As with all inspirational literature, it’s easy to mock the uplifting platitudes of Gibran’s book, but there’s a reason it has been so popular for so long: His thoughts on topics from birth to death and everything in between are genuinely, well, inspirational. The film features the work of nine renowned animators, including Bill Plympton, Nina Paley (Sita Sings the Blues), and Tomm Moore (Secret of Kells), illustrating particular chapters, set into a frame story by Roger Allers, who supervised Disney’s The Lion King. The Disney influence is most apparent in the characters, which have been expanded to include a silent little girl and her mother who accompany the prophet Mustapha on his journey. But the backgrounds lack the usual Disney ostentation, which keeps the sights from overpowering the words. And you couldn’t ask for a better reader than Liam Neeson. It opens Friday at the North Park .

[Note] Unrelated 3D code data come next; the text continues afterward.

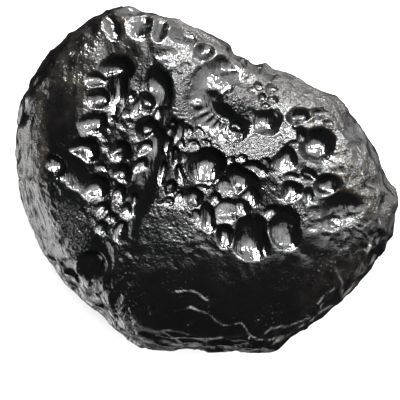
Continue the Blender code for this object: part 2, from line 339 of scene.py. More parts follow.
RING_PITS = (
    Pit(2.3, 16.2, 2.6, 1.7, 0, 1.5),
    Pit(4.0, 7.6, 1.8, 1.8, -10, 1.3, (0.4, 0.6), 0.8),
    Pit(8.8, 8.6, 2.4, 2.1, 10, 1.1, (-0.2, 0.2), 1.0),
    Pit(7.6, 14.0, 1.0, 0.8, 0, 0.6),
    Pit(9.6, 13.7, 0.9, 0.9, 0, 0.7),
    Pit(8.3, 12.4, 0.8, 0.8, 0, 0.6),
    Pit(9.8, 12.1, 0.8, 0.8, 0, 0.6),
    Pit(8.8, 11.1, 0.8, 0.7, 0, 0.5),
    Pit(6.4, 13.2, 0.7, 0.7, 0, 0.4),
)
RIGHT_PITS = (
    Pit(14.6, 13.1, 1.2, 0.6, -55, 0.4),
    Pit(13.2, 9.3, 2.0, 1.4, 15, 1.4),
    Pit(16.4, 9.8, 1.6, 0.9, -15, 0.8),
    Pit(17.6, 8.3, 1.0, 0.8, -20, 0.7),
    Pit(16.3, 5.2, 2.9, 2.8, 0, 2.1),
    Pit(14.0, 6.6, 1.4, 1.3, 0, 1.3),
    Pit(11.2, 2.6, 2.2, 1.9, 35, 1.2),
    Pit(6.7, 1.5, 2.1, 1.3, 0, 1.0, (0.0, 1.0), 0.4),
    facet(3.4, 2.7, 0.9, 0.8, 0, 0.6, 0.0),
    facet(5.1, 2.8, 0.8, 0.7, 0, 0.5, 0.0),
    facet(8.4, 2.2, 0.7, 1.0, 0, 0.7, 0.0),
    Pit(12.0, 0.3, 1.3, 0.8, 0, 0.7),
    Pit(12.2, -1.6, 1.8, 1.6, 0, 1.3),
    Pit(14.7, -2.4, 0.9, 1.4, 0, 0.8),
    Pit(14.6, 0.6, 1.4, 1.1, 0, 1.1),
    Pit(17.4, -0.8, 2.2, 1.9, 0, 1.5),
    Pit(19.6, -4.3, 3.6, 3.1, 15, 1.4, (0.1, 0.1), 1.0),
    Pit(18.4, -6.2, 2.2, 1.4, 10, 1.4),
)
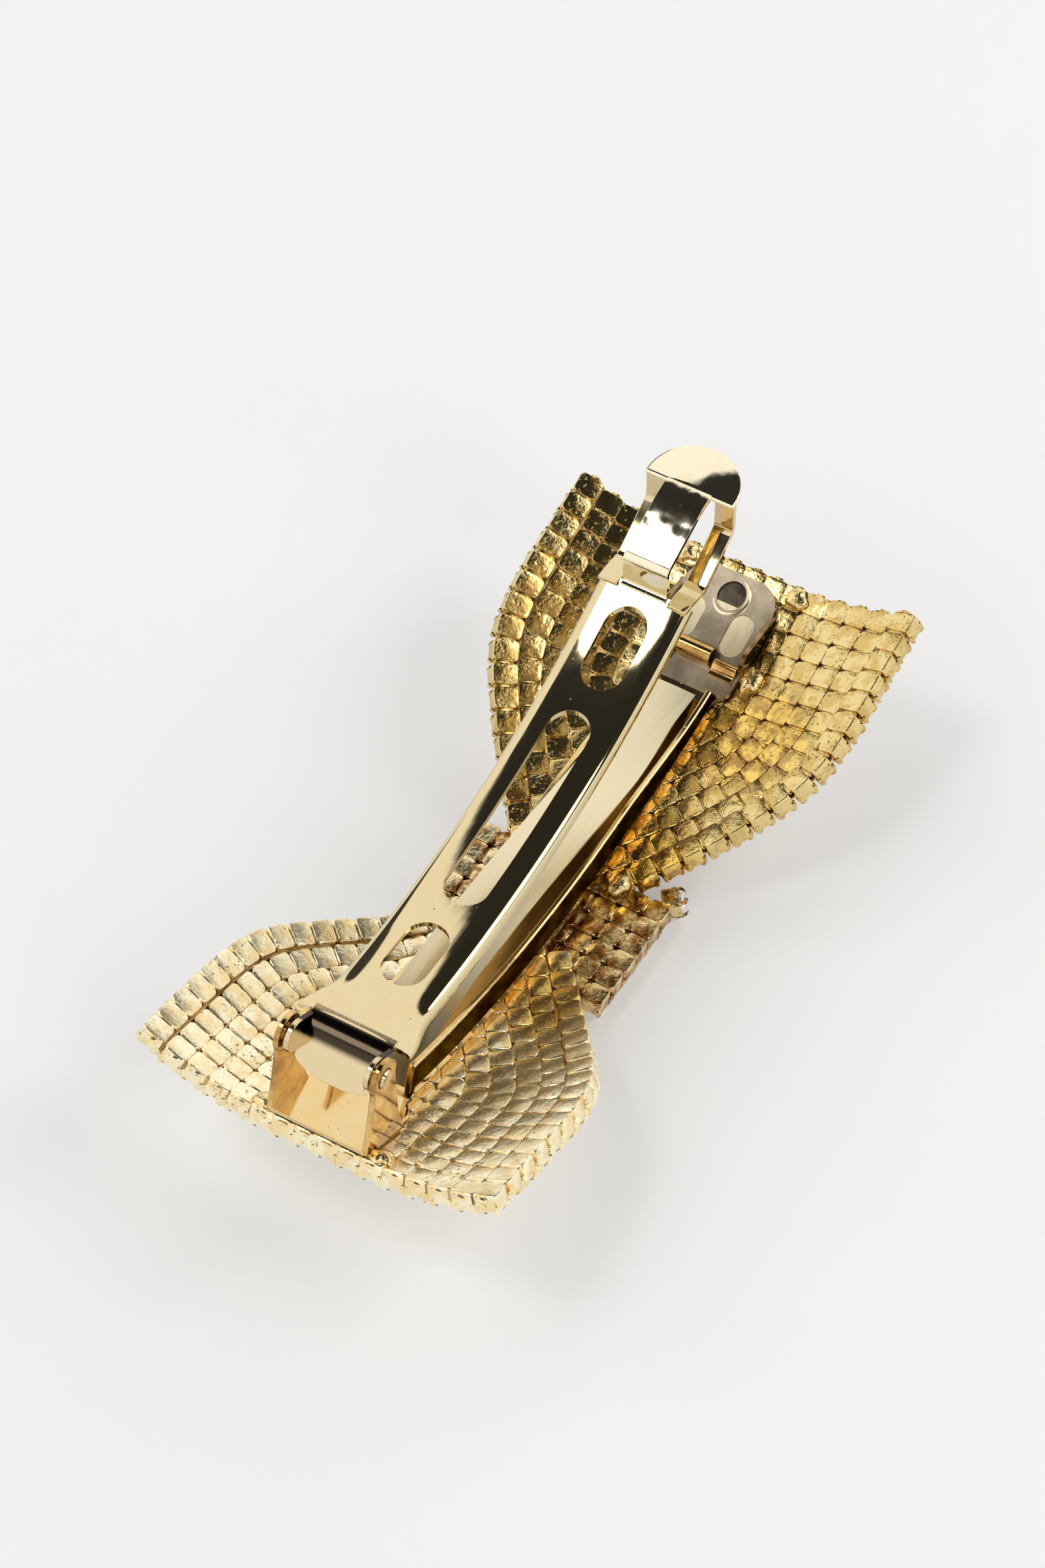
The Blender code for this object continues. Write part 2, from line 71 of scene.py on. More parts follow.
# Cups of the chain
CUP_SIDE, CUP_CORNER = 2.41, 0.42
CUP_FILL, OUTER_FILL, KNOT_FILL = 0.965, 0.92, 0.91     # how much of its place a cup fills
OUTER_LIFT = 0.45           # the outermost strand stands proud of the next
CUP_BACK = [(0.82, 0.00), (0.93, 0.02), (0.98, 0.09), (1.0, 0.25), (1.0, 1.55),
            (0.97, 1.86), (0.88, 1.86), (0.86, 1.1)]    # share of the side, depth
PRONG_BENDS = [(0.0, 1.2, 0.34), (0.0, 1.8, 0.32), (0.10, 2.25, 0.27),
               (0.30, 2.5, 0.22), (0.48, 2.56, 0.14)]   # lean, depth, width
SEAM_SECTION = [(-0.2, 0.0), (0.0, -0.1), (0.2, 0.0), (0.2, 0.9), (-0.2, 0.9)]


# ---------------------------------------------------------------- shape of the bow's back
def smooth(value):
    value = max(0.0, min(1.0, value))
    return value * value * (3 - 2 * value)


def back_z(x):
    return BACK_Z + BEND_RADIUS - math.sqrt(BEND_RADIUS ** 2 - x * x)


def wing_z(x, y, lift=0.0):
    side = max(0.0, abs(y) - FLAT_HALF) / (HALF_WIDTH - FLAT_HALF)
    ease = max(0.0, (abs(x) - EASE_X) / (HALF_LENGTH - EASE_X))
    curl = CURL_RISE * side ** CURL_POWER * (1 - EASE * ease ** 2)
    return back_z(x) + curl + lift * smooth((abs(y) - EAR_HALF - 1) / 3)


def wing_normal(x, y):
    step = 0.05
    along = wing_z(x + step, y) - wing_z(x - step, y)
    across = wing_z(x, y + step) - wing_z(x, y - step)
    return Vector((-along / (2 * step), -across / (2 * step), 1)).normalized()


def wing_up(point, along):
    """Out of the wing's back, square to the strand."""
    normal = wing_normal(point.x, point.y)
    return (normal - along * normal.dot(along)).normalized()


def row_y(row, x):
    """A strand's distance from the middle line: it slopes out from the knot, then runs straight."""
    inset = (row + 0.5) * STRAND_PITCH
    sloping = EDGE_START + EDGE_SLOPE * x - inset * math.hypot(1, EDGE_SLOPE)
    straight = HALF_WIDTH - inset
    turn = EDGE_TURN * (1 - inset / TURN_DEPTH)
    return straight - turn * math.log1p(math.exp(min(60, (straight - sloping) / turn)))


def row_start(row):
    """The first place where a strand's cups stay clear of the middle line."""
    x, step = FIRST_X, 0.05
    while x < HALF_LENGTH:
        slope = (row_y(row, x + step) - row_y(row, x)) / step
        if row_y(row, x) - STRAND_HALF / math.hypot(1, slope) > MIDDLE_CLEAR:
            return x
        x += step
    return x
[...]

If you grew up in California in the 1960s and 1970s and had any interest in music, you probably shopped at Tower Records, because if it was recorded, Tower had it. On the evidence of Colin Hanks’s documentary All Things Must Pass, it was apparently a swell place to work at as well: Owner Russell Solomon maintained a family atmosphere among employees through the chain’s international expansion and up through its collapse a decade ago; more than one former executive chokes up as they talk to the camera about those final days.
But if there wasn’t a Tower in your part of the country—Western New York never had one—the movie may leave you a bit less misty-eyed. Hanks only passingly offers commentary on the greed that consumed the record industry in the 1990s and doesn’t seem to recognize how many independent stores were put out of business by Tower’s expansion. The movie might have been more entertaining for otherwise uninterested viewers if it served up more sleazy stories from the days when LA was the music capital of the world and every rocker haunted Tower; those stories are undoubtedly there, but only hinted at here. It opens Friday at the Eastern Hills.